Fast 400 Ermittlungen wegen krimineller Vereinigung
Von Andreas Debski
Dresden. In Sachsen sind offenbar weit mehr Reichsbürger aktiv als das
Innenministerium und das Landesamt für Verfassungsschutz eingestehen
wollen: Eine Kleine Anfrage der Linken-Abgeordneten Kerstin Köditz ergab
jetzt, dass in den vergangenen drei Jahren gegen fast 300 Personen
wegen Mitgliedschaft in und Bildung einer kriminellen Vereinigung
ermittelt wurde. Gegen 84 weitere Beschuldigte dauern die Ermittlungen
noch an, wie aus der Antwort von Justizminister Sebastian Gemkow (CDU)
hervorgeht.
Die selbst ernannten Reichsbürger erkennen die Bundesrepublik nicht an.

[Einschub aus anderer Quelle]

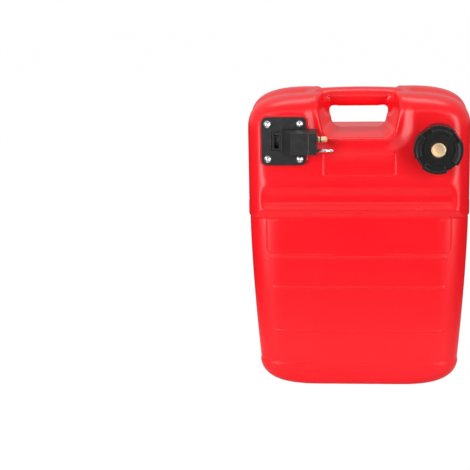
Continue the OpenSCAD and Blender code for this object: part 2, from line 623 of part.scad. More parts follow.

Stattdessen sehen sie das Deutsche Reich - meist in den Grenzen von
1937 - fortbestehen. Bekanntester Fall war die Hilfspolizei-Truppe DPHW,
die in Sachsen ihren Schwerpunkt hatte. Bundesweit Schlagzeilen machte
dieses Deutsche Polizei-Hilfswerk im November 2012 durch die
eigenmächtige "Festnahme" eines Gerichtsvollziehers.

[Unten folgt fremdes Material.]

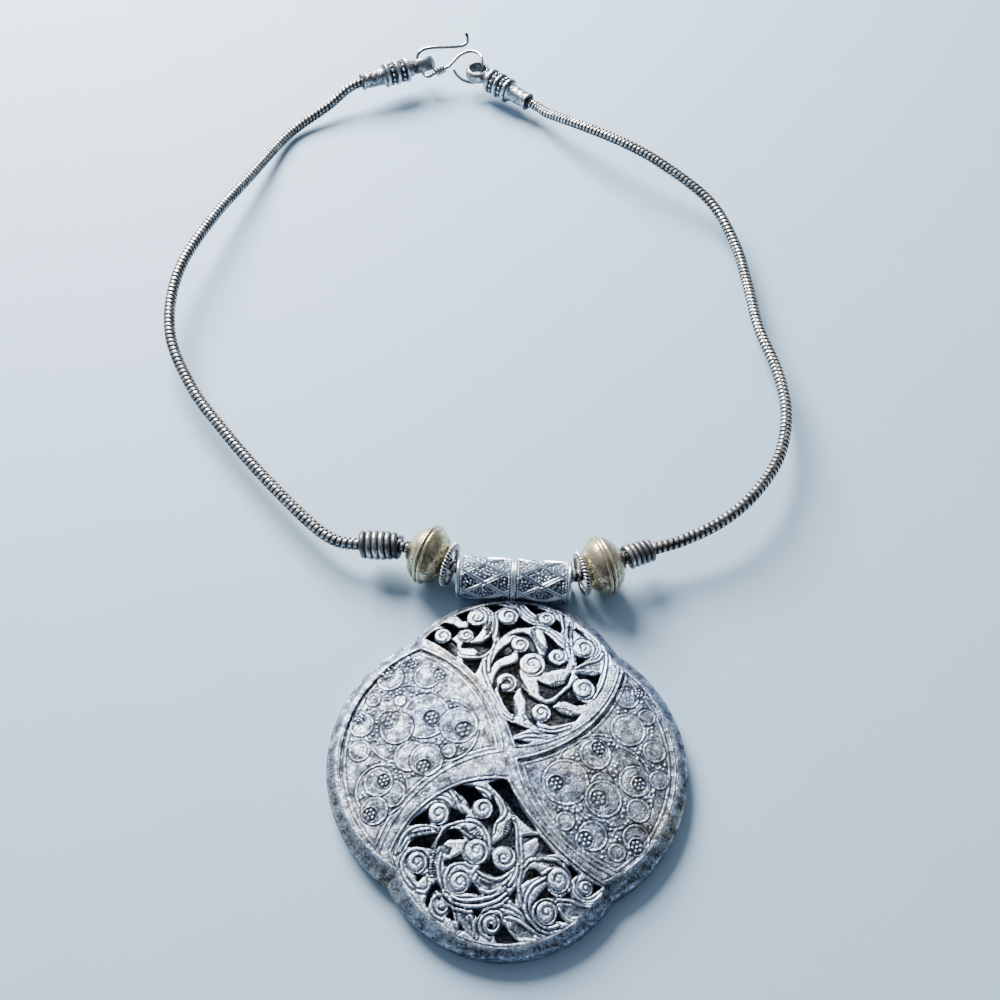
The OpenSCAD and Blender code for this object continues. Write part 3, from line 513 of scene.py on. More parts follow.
SCROLLS["bottom"] = {
    "box": (-21, -34.7, 21, -4.5),
    "openings": [
        [(-2.9, -6.3, -0.3), (2.6, -11.8, 0.1), (6.5, -14.6), (6.2, -13.7, -0.5), (0.5, -5),
         (0, -4.8, 0.1)],
        [(-10, -7.1), (-9, -8.2), (-8, -8.5, -0.3), (-6.1, -11.3), (-5.6, -9.7), (-3.5, -9.2, 0.1),
         (-5.8, -7, 0.2)],
        [(-17.4, -14.7, -0.15), (-13.4, -14.5), (-13.8, -11.7, 0.45)],
        [(-9.6, -11.2), (-9.8, -12.6), (-10.1, -14.1, -0.1), (-6.9, -13.2), (-6.8, -12.2),
         (-8.2, -11.9)],
        [(-17.2, -18.7, -0.3), (-12.8, -18.8), (-12.2, -16.8), (-11.6, -16, 0.2),
         (-16.2, -17.2, 0.1)],
        [(-11.7, -18.4), (-11, -18.2, -0.1), (-9.3, -16.9), (-6.8, -16.8), (-7.1, -16.2, 0.1),
         (-8.3, -15.1, 0.15), (-10.2, -15.4, 0.1)],
        [(-9.8, -21.8, -0.1), (-7.7, -20.9), (-6.5, -20.8), (-7.1, -19.5, -0.05), (-10.2, -21)],
        [(-3.4, -22.1), (-0.6, -23, 0.1), (1.1, -22.3, -0.5), (-1.4, -19.6), (-2.3, -20.8),
         (-3.4, -21.3)],
        [(1.9, -13.6, -0.1), (1.5, -15.2, -0.1), (-0.4, -16.8), (-1.4, -17.6), (-1.2, -18),
         (0.6, -17.6), (2.7, -18.2, 0.1), (2.3, -13.8)],
        [(-2, -8.5), (-3, -12), (-4.3, -13, -0.2), (-1.75, -16.3), (-1.6, -14.2, -0.1), (-0.5, -12),
         (-0.9, -10.5, -0.1)],
        [(4.3, -16.8), (5.2, -16.3), (6, -15.8), (6.9, -15.7, -0.1), (7.2, -17.6), (6.4, -18.9),
         (7.2, -18.9), (10, -18.2), (7.2, -15.4), (6.8, -15.1), (4.3, -15.5, 0.1)],
        [(4.5, -23.9), (5, -23.4), (7.7, -22.2), (7.1, -21.6, 0.2), (5.4, -21.4, 0.1)],
        [(12.5, -20.4), (13.1, -21), (13.4, -22.1, 0.1), (14.6, -21.4), (13, -20.1)],
        [(17.4, -22.8), (17.5, -23.6), (17, -24.7, 0.1), (18.8, -23.3)],
        [(6.6, -27.2, -0.2), (8.9, -25.9), (10.5, -25.7), (9.3, -24.9), (8.8, -24.2, 0.1)],
        [(12, -25.5), (13.4, -25.6), (13.1, -24.8), (12.7, -24.8)],
        [(10.9, -28.2), (10.3, -29.6), (12.4, -29.7), (11.5, -28.9)],
        [(3.3, -25, 0.05), (2.3, -26.3, 0.05), (3.3, -27.5)],
        [(-4.4, -24.4), (-5.6, -26), (-3, -26.3)],
        [(-11.2, -24.6, 0.1), (-12.6, -26.6), (-12.9, -28.3), (-12.5, -28.8), (-12.1, -28.2, -0.2),
         (-11.4, -26.1), (-10.1, -25.9)],
        [(-15, -23.4), (-14.9, -24.4), (-14.5, -24.6), (-13.5, -23.5)],
        [(-8, -29.2), (-8.9, -30.3), (-7.3, -30.9)],
        [(-6.2, -31.5), (-6.6, -32.4), (-5.6, -32.3)],
        [(-4.2, -28.9), (-3.3, -30.2), (-2.5, -28.8)],
        [(1.5, -31.1), (0.9, -32.1), (0, -32.8), (0.6, -34), (2.5, -34), (4.4, -33.6, -0.2)]],
    "eyes": [
        [(-1.3, -31.7), (-0.8, -32), (-0.2, -31.6), (-0.6, -31.1), (-1, -30.9)]],
    "curls": [
        (-12, -12.5, 2, -1), (-3.7, -11.1, 1.9, -1), (-15.1, -21.4, 1.9, -1),
        (-4.3, -18.9, 2.2, -1), (0.8, -19.7, 2.2, 1), (-6.9, -24.5, 1.8, -1), (11, -22.9, 2.1, -1),
        (9.1, -28.5, 1.95, -1), (16, -23.8, 1.25, -1), (-0.7, -31.1, 1.6, 1),
        (-9.9, -28.8, 1.2, 1)],
    "combs": [
        (-9, -8.6, -6.5, -11, 0.4, 8, -1.2), (0.3, -9, 1.9, -12, 0.3, 8, -1.1),
        (1.6, -12.6, 0.4, -16.2, 0.3, 8, -1.1), (-17.6, -16, -13, -15.2, 0.5, 9, 1.1),
        (-11.6, -18.4, -11.2, -24, 0.4, 12, 1.1), (-4.8, -14.4, -3.2, -16.6, 0.1, 6, 1.2),
        (-10.6, -18, -8.8, -18.8, 0.1, 5, 1.1), (6.8, -20, 11.6, -20.4, 0.3, 11, -0.9),
        (-7, -14.2, -2.7, -17, 0.6, 12, 1.0), (-3.9, -24.4, -2.6, -26, 0.1, 5, 0.8)],
    "strands": [
        [(-19.2, -20), (-18.2, -16.8), (-16, -14.9), (-13.5, -14.5), (-11.8, -15.2)],
        [(-18.6, -19.6), (-17.3, -17.2), (-15, -16.3), (-12.3, -15.9)],
        [(-12, -18.2), (-10.8, -15.2), (-8.2, -13.7), (-5.6, -13.4), (-3.4, -14.3), (-2.2, -16.2),
         (-2, -18.6), (-2.9, -20.7)],
        [(-11.6, -19.4), (-10.9, -17), (-9.8, -15.4), (-8.4, -14.9), (-7, -15.6), (-5.4, -16.4),
         (-3.8, -16.5)],
        [(-11.9, -18.6), (-12.5, -21), (-12.2, -23.8), (-10.9, -26.3), (-8.6, -28.4), (-5.8, -29.2),
         (-2.8, -29), (0.2, -28), (1.9, -26.6)],
        [(-10.9, -19.6), (-11.1, -22.4), (-10.3, -25.2), (-8.4, -27.5), (-5.6, -28.3),
         (-2.8, -28.2), (0, -27.2), (1.6, -25.9)],
        [(-5.2, -21.7), (-7, -20.9), (-8.9, -21.8), (-9.7, -24), (-9, -26.3), (-7, -27.4),
         (-4, -27.3), (-1, -26.5), (1.3, -24.9)],
        [(-3.6, -22.5), (-1.6, -23.4), (0.3, -23.4), (1.7, -22.5)],
        [(-4, -23), (-4.3, -24.2), (-3.4, -25.4), (-1.4, -25.8), (0.6, -25)],
        [(2.2, -12.6), (2.8, -15), (3, -17.6), (3.5, -20), (3.2, -22.4), (2.1, -24.4)],
        [(3.7, -16.2), (4, -19), (4.1, -21.8), (3.8, -24.4), (4.3, -27), (6, -29.6), (8, -31.4)],
        [(4.6, -21), (5.6, -19.8), (7.5, -19.4), (10, -19.4), (12, -20.4), (13.2, -22.3),
         (13, -24.2), (11.6, -25.4)],
        [(8, -22), (9.4, -21), (11, -20.7), (12.4, -21.7), (12.7, -23.2), (11.8, -24.7)],
        [(8.6, -22.6), (6.3, -24.2), (5.2, -26.5), (5.4, -28.8), (6.9, -30.8), (9.4, -31.7),
         (12.4, -31.3)],
        [(10.6, -26.6), (9, -26.1), (7.3, -26.9), (6.7, -28.6), (7.4, -30.3), (9.2, -31),
         (11.2, -30.5)],
        [(10.9, -26.2), (13, -26.1), (15.5, -26.7), (17.8, -26.4)],
        [(11.4, -27.8), (12.8, -29.3), (14.6, -29.7), (16.6, -28.7), (18.2, -26.9)],
        [(14.4, -21.4), (13.7, -23), (14, -25), (15.6, -26.1), (17.5, -25.9), (19, -24.5)],
        [(-3.2, -33.4), (-3.7, -31.4), (-3.1, -29.7), (-1.4, -28.4), (1, -27.8), (3.4, -28.4),
         (6, -29.9), (8.4, -31.6), (11, -32.2)],
        [(1.7, -31.4), (1.5, -30), (0.2, -29), (-1.5, -29.2), (-2.7, -30.7), (-2.4, -32.5),
         (-0.8, -33.4)],
        [(1.9, -29.8), (4, -30.2), (6.5, -31.5), (9, -32.4)],
        [(1.9, -29.9), (2.3, -31.6), (3.6, -32.9)],
        [(-7.8, -28.9), (-6, -29.1), (-4.7, -29.7), (-4, -31), (-3.7, -33.1)],
        [(-7.7, -29.2), (-7.3, -31), (-6.3, -32.5)],
        [(-8, -29.7), (-7.9, -28), (-9.2, -26.8), (-11.1, -27), (-12, -28.4), (-11.2, -30),
         (-9.5, -30.9)],
        [(-12.8, -20.4), (-13.9, -19.2), (-15.6, -18.9), (-17.3, -19.9), (-17.9, -22), (-17, -24.2),
         (-15.4, -25.8)],
        [(-12.9, -23.6), (-12.3, -25), (-13, -26.4), (-14.4, -26.3)],
        [(-15.8, -11), (-14.4, -9.9), (-12.2, -9.4), (-10.3, -10), (-9.3, -11.3)],
        [(-10.3, -8), (-8.8, -9.8), (-7.8, -11.8), (-6.9, -12.9)],
        [(-5.4, -7.3), (-3.4, -7.9), (-2.2, -9.3), (-1.9, -11), (-2.6, -12.4)],
        [(-1.8, -7.6), (-0.3, -9.4), (0.6, -11.2), (0, -12.6), (-1.2, -13.6), (-1.5, -15.4)],
        [(16.8, -29.6), (18.2, -28), (19.2, -26)]],
    "blades": [
        [(-7.3, -29.6), (-5.4, -29.8), (-4.4, -31), (-4.2, -33.4), (-6, -32.4), (-7, -30.8)],
        [(2.6, -30.4), (4.4, -30.8), (7, -32.2), (7.4, -33), (4.4, -33), (2.9, -31.8)],
        [(11.8, -26.9), (14.6, -27.1), (17.2, -27.2), (15.6, -28.7), (13.4, -29), (12, -28.1)],
        [(-3.6, -23.6), (-1.4, -24.2), (1.2, -23.6), (0.6, -24.5), (-1.4, -25.3), (-3.2, -24.9)]],
}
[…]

Über 60 Personen mehrfach straffällig
Neben den Ermittlungen wegen Bildung einer kriminellen Vereinigung
listet das sächsische Justizministerium noch Dutzende weitere Vergehen
von sogenannten Reichsbürgern und mutmaßlichen DPHW-Mitgliedern auf.

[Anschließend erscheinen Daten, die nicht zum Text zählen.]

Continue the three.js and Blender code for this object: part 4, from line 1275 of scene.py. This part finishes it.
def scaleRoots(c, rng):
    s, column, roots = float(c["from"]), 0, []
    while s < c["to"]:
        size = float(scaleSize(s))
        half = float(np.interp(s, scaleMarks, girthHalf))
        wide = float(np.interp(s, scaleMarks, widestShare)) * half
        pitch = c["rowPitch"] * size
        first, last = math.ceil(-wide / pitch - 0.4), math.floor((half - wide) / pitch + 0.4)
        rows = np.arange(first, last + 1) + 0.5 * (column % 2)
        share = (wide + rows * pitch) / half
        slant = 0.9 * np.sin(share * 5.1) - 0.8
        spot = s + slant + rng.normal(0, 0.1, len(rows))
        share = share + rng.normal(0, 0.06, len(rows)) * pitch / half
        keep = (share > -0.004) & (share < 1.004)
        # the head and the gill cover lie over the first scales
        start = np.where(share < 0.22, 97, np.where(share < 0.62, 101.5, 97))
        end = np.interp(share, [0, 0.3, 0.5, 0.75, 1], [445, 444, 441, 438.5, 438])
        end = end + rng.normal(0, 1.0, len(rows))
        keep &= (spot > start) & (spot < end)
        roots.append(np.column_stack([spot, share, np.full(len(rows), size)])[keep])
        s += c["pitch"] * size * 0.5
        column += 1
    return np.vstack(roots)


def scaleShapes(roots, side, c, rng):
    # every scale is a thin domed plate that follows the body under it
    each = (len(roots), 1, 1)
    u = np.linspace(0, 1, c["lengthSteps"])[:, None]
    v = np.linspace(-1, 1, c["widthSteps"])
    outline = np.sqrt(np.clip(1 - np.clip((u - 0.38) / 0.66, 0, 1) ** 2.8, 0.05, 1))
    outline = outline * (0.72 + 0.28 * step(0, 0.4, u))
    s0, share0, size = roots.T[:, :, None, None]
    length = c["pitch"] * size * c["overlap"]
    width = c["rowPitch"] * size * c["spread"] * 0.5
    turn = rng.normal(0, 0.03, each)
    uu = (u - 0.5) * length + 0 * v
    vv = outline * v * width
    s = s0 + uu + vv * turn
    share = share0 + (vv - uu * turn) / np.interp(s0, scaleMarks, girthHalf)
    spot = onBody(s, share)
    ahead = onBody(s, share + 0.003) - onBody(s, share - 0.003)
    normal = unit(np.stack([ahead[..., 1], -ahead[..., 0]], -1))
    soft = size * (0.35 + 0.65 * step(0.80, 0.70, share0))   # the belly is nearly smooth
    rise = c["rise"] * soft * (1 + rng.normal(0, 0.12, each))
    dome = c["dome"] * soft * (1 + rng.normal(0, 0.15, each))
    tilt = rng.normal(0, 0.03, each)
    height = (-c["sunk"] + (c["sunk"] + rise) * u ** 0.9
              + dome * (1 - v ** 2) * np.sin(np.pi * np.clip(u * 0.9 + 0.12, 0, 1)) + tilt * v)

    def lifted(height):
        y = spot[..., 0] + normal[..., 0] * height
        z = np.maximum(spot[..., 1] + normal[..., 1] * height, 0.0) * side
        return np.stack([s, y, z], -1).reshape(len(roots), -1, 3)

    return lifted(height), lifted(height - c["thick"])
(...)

Über 60 Personen wird vorgeworfen, sich mehrfach strafbar gemacht zu
haben, in einigen Fällen gleich dutzendfach. Insgesamt stehen mehr als
50 verschiedene Straftatbestände im Raum, am häufigsten Nötigung (57
Mal). Weiter stechen Freiheitsberaubungen (17) sowie Bedrohungen und
Erpressungen (13) hervor. Hinzu kommen sieben Körperverletzungen. Auch
ein Hang zur Wirtschaftskriminalität, so Geldwäsche, ist erkennbar.
Außerdem liegen mehrere Fälle der Volksverhetzung und des Verwendens von
Kennzeichen verfassungswidriger Organisationen vor - klassische
Staatsschutzdelikte. Mindestens eine Person soll unerlaubt eine
Schusswaffe besessen haben.
Während der sächsische Verfassungsschutz wie auch das Innenministerium
in der Reichsbürger-Bewegung "kein Beobachtungsobjekt" sehen sowie
"keine Erkenntnisse über tatsächliche Anhaltspunkte für extremistische
Bestrebungen" verorten können, weist der Thüringer Verfassungsschutz auf
das Gefahrenpotenzial hin. In Erfurt heißt es ganz klar: Die
"realitätsfernen Verlautbarungen der 'Exilregierung' dürfen nicht
darüber hinwegtäuschen, dass hier mit pseudojuristischer Akribie
versucht wird, einen gesellschaftlichen Resonanzboden für
rechtsextremistisches Gedankengut zu schaffen und teilweise personelle
Überschneidungen zu anderen rechtsextremistischen Gruppierungen
bestehen".
Köditz: Verbindung zu Rechtsextremen
Das sieht Köditz ähnlich: "Ausgerechnet unter denjenigen, die auf
eigene Faust Polizei spielen und sich Phantasieuniformen angelegt haben,
sind offenbar etliche Intensivtäter. Dieser Umstand muss als eine akute
Warnung verstanden werden", macht die Rechtsextremismus-Expertin der
sächsischen Linksfraktion klar. "In den vergangenen Wochen haben sich
unter anderem in Freital, Meißen und Chemnitz neuerlich Bürgerwehren und
Bürgerstreifen formiert. Verbindungen solcher Gruppierungen zur
extremen Rechten liegen zum Teil auf der Hand." Gerade in Zusammenhang
mit der Zunahme rassistischer Demonstrationen und Kundgebungen ergebe
sich daraus ein erhöhtes Gefahrenpotenzial, warnt Köditz.